Wanted to know a bit more about the student architectures. Could you provide brief overviews?

Vasudev Gupta · Answer 4 · Sun Sep 19 2021 14:23:53 GMT+0800 (China Standard Time)

@sayakpaul,

Above experiments are just normal fine-tuning wav2vec2 on 100h of LibriSpeech data. Since, training on 960h takes lot of time, I want to establish some kinda baseline for small amount of data so that further experiments can be started on small data. (We will definitely train on 960h data finally, its just for cutting the experimentation time now as 100h model is also giving reasonable WER)
Further, since experiments involve 2 stage training, I wanted to check if we can follow only stage-1 for further experimentation.

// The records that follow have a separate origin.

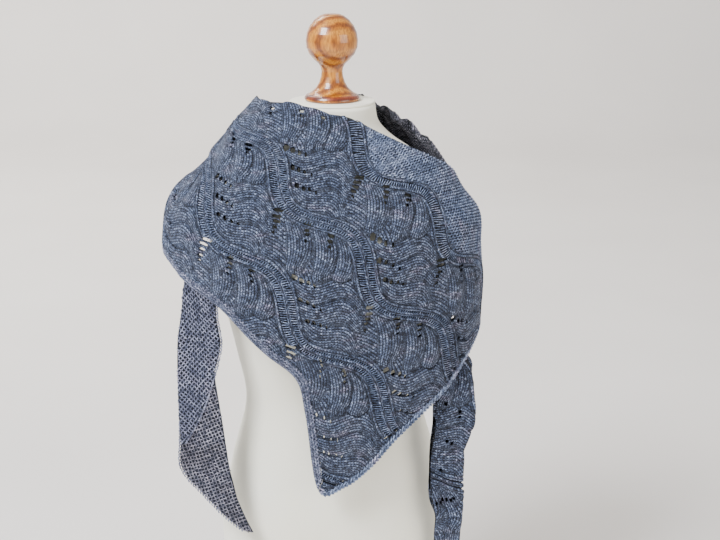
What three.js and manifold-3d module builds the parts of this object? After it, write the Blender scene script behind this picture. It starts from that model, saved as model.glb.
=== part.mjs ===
// A knitted triangle shawl worn over a limbless dress form, in millimetres, +Z up.
// The shawl's front faces -Y and +X is to the right of someone who looks at it.
// The origin is the centre of the underside of the form's round base.
import * as THREE from "three";
import { mergeVertices } from "three/addons/utils/BufferGeometryUtils.js";
import Module from "manifold-3d";

const wasm = await Module();
wasm.setup();

const DEG = Math.PI / 180;

// Cloth
const WALL = 2.6; // thickness of the knitted cloth
const SEAM = 0.35; // space between two pieces that meet
const LAYER = 6.2; // how far an inner layer lies behind the outer one
const RIB_RISE = 2.4; // how proud a wavy spine stands
const LEAF_RISE = 1.5; // how proud the middle of a leaf stands
const ROUNDNESS = 2.3; // 2 would make the draped section an ellipse

// Lace
const REPEAT_ALONG = 166.5; // one wave of a spine
const REPEAT_ACROSS = 107.6; // from one spine to the next
const REPEAT_SHIFT = 30.7; // how far the next spine's wave lags
const WAVE = 18; // how far a spine swings to each side
const SPINE_ANGLE = -48.7 * DEG; // the way the spines run over the front, below level
const LACE_START = { u: -53, v: -45 }; // the steep middle of one spine
const SPINE_HALF = 12.5; // half a spine's width
const LEAF_HALF = 15; // half a leaf's width
const FIRST_SPINE = -1;
const LAST_SPINE = 2; // past this one the cloth is plain garter

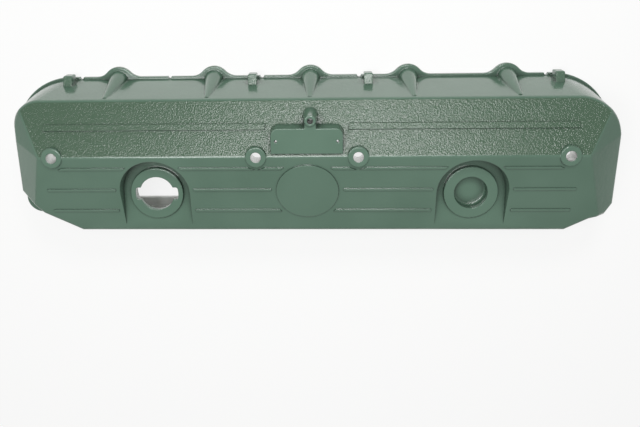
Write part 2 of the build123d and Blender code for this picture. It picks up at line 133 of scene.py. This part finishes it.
def settings():
    """The scene's valve cover settings."""
    return bpy.context.scene.valve_cover


def shown(name, data):
    """A new object in the scene."""
    thing = bpy.data.objects.new(name, data)
    bpy.context.scene.collection.objects.link(thing)
    return thing


# ---- materials --------------------------------------------------------------
def engine_enamel():
    """Gloss alkyd engine enamel, sprayed over a sand-cast skin.

    The film follows the casting's grain and adds its own orange peel, so light
    breaks into small glints where it reflects a lamp and stays deep elsewhere."""
    look = settings().enamel
    material, tree, output = new_material("gloss_engine_enamel")
    coordinates = add(tree, "ShaderNodeTexCoord")
    place = coordinates.outputs["Object"]
    # casting grain, drawn coarser than the real one so that it shows at this distance
    grain = add(tree, "ShaderNodeTexNoise", [(place, "Vector")],
                in_Scale=1 / look.grain, in_Detail=1.5, in_Roughness=0.6)
    # orange peel of the sprayed film: wide, shallow waves
    peel = add(tree, "ShaderNodeTexNoise", [(place, "Vector")], in_Scale=1 / look.peel, in_Detail=1.0)
    # slow drift of the film's thickness over the whole cover
    drift = add(tree, "ShaderNodeTexNoise", [(place, "Vector")], in_Scale=1 / look.drift, in_Detail=2.0)
    tint = add(tree, "ShaderNodeMapRange", [(drift.outputs["Fac"], "Value")], **MIDDLE)
    paint = add(tree, "ShaderNodeMix", [(tint.outputs[0], 0)], data_type="RGBA",
                in_6=linear(look.colour), in_7=linear(look.colour_deep))
    # the bulged side's slope is coarse-skinned, and its colour is painted darker there as painted shade for
    # the grain's self-shadow;
    # the walls, the plain slope and the pads are fine
    faces = add(tree, "ShaderNodeVectorMath", [(coordinates.outputs["Normal"], 0)],
                operation="DOT_PRODUCT", in_1=SLOPE_OUT)
    coarse = add(tree, "ShaderNodeMapRange", [(faces.outputs["Value"], "Value")],
                 in_From_Min=COARSE_FROM, in_From_Max=COARSE_FULL)
    paint = add(tree, "ShaderNodeMix", [(coarse.outputs[0], 0), (paint.outputs[2], 6)],
                data_type="RGBA", in_7=linear(look.colour_coarse_shaded))
    # painted shade: the paint is darkened in the roots and hollows of the raised features, as far as their
    # surroundings block the light
    near = add(tree, "ShaderNodeAmbientOcclusion", samples=NEAR_SAMPLES, only_local=True,
               in_Distance=look.painted_shade_reach)
    root = add(tree, "ShaderNodeMapRange", [(near.outputs["AO"], "Value")],
               in_From_Min=SHADE_FULL, in_From_Max=SHADE_CLEAR, in_To_Min=1.0, in_To_Max=0.0)
    paint = add(tree, "ShaderNodeMix", [(root.outputs[0], 0), (paint.outputs[2], 6)],
                data_type="RGBA", in_7=linear(look.colour_painted_shade))
    # a rounded cast edge, then the film's waves, then the grain, full only on the coarse slope
    depth = add(tree, "ShaderNodeMapRange", [(coarse.outputs[0], "Value")], in_To_Min=look.grain_fine)
    soft_edge = add(tree, "ShaderNodeBevel", samples=NEAR_SAMPLES, in_Radius=look.edge_round)
    film = add(tree, "ShaderNodeBump", [(peel.outputs["Fac"], "Height"), (soft_edge.outputs[0], "Normal")],
               in_Strength=1.0, in_Distance=look.peel_depth)
    skin = add(tree, "ShaderNodeBump",
               [(grain.outputs["Fac"], "Height"), (film.outputs[0], "Normal"),
                (depth.outputs[0], "Strength")], in_Distance=look.grain_depth)
    # the film is thinner and less glossy on top of the grains
    gloss = add(tree, "ShaderNodeMapRange", [(grain.outputs["Fac"], "Value")],
                in_To_Min=look.roughness, in_To_Max=look.roughness_top, **NEARLY_ALL)
    shader = add(tree, "ShaderNodeBsdfPrincipled",
                 [(paint.outputs[2], "Base Color"), (gloss.outputs[0], "Roughness"),
                  (skin.outputs[0], "Normal"), (skin.outputs[0], "Coat Normal")],
                 in_IOR=1.5, in_Coat_Weight=look.coat, in_Coat_Roughness=look.coat_roughness)
    tree.links.new(shader.outputs[0], output.inputs["Surface"])
    return material


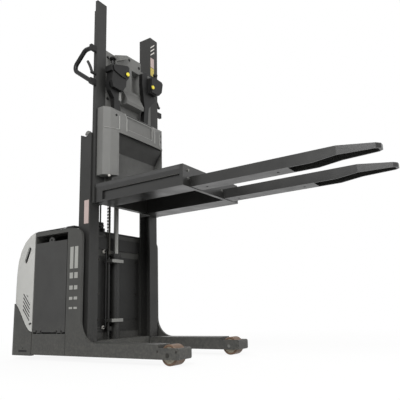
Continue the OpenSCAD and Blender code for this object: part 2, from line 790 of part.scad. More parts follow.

I will post brief overviews for every training experiment (in the table) by tonight!

I am going to do distillation training today.

Sayak Paul · Answer 5 · Sun Sep 19 2021 14:43:56 GMT+0800 (China Standard Time)

Got it. But didn't we have models fine-tuned on the LibriSpeech dataset (100h) already?

Further, since experiments involve 2 stage training, I wanted to check if we can follow only stage-1 for further experimentation.

By two-stage, do you mean training of both student and teacher models? In any case, I think when it's applicable we should be able to use the pre-trained (fine-tuned) models as teachers.

I want to establish some kinda baseline for small amount of data so that further experiments can be started on small data.

Perfectly fine.

Vasudev Gupta · Answer 6 · Sun Sep 19 2021 14:46:34 GMT+0800 (China Standard Time)

Got it. But didn't we have models fine-tuned on the LibriSpeech dataset (100h) already?

No, I directly trained on 960h earlier.

By two-stage, do you mean training of both student and teacher models? In any case, I think when it's applicable we should be able to use the pre-trained (fine-tuned) models as teachers.

By 2 stages, I mean this: #17 (comment)

Sayak Paul · Answer 7 · Sun Sep 19 2021 14:48:22 GMT+0800 (China Standard Time)

Gotcha. Thank you.

Vasudev Gupta · Answer 8 · Mon Sep 20 2021 16:18:12 GMT+0800 (China Standard Time)

Hello @sayakpaul, I trained the first distillation model yesterday. Unfortunately, it didn't perform well. It's trying to learn (not all predicted tokens are random). I am trying to change initialisation strategy and some hyper parameters to get it working.

teacher: https://tfhub.dev/vasudevgupta7/wav2vec2-960h/1
student: smaller version of same architecture
loss: alpha*KL-divergence loss + (1-alpha)*(ctc-loss)
script: https://github.com/vasudevgupta7/compressed-wav2vec2/blob/part_2/src/train_distilled.py

Sayak Paul · Answer 9 · Mon Sep 20 2021 16:20:06 GMT+0800 (China Standard Time)

Are you training the student for longer? How's the training progress?

What happens if we only use KL-divergence and completely get rid of the labeled signal?

Vasudev Gupta · Answer 10 · Mon Sep 20 2021 16:21:37 GMT+0800 (China Standard Time)

Currently only for 10 epochs (logs: https://wandb.ai/7vasudevgupta/wav2vec2-distillation/runs/2h82mhgc?workspace=user-7vasudevgupta). I need to play around with alpha. Will do these experiments today.

Sayak Paul · Answer 11 · Mon Sep 20 2021 19:13:16 GMT+0800 (China Standard Time)

@vasudevgupta7 I get a 404 after clicking on the above-mentioned link.

I think we need to think of an augmentation pipeline to regularize the student training so that it is able to match the underlying teacher. The FunMatch paper circumvents this by using an aggressive form of MixUp and an excessively longer training schedule to compensate for it.

Translating that to speech is difficult, I agree and this is where we have opportunities I believe. It might be worth taking a look at AugLy which is an open-source framework providing augmentation transformations for different data modalities including audio. This might help us curate an augmentation pipeline for our purpose.

On the other hand, your last thought on this comment also seems a pretty good direction. If we do try to figure out that mapping (two conv blocks from teacher = 1 conv block in the student, for example) I think we could introduce another bottleneck layer to help make that transfer learnable.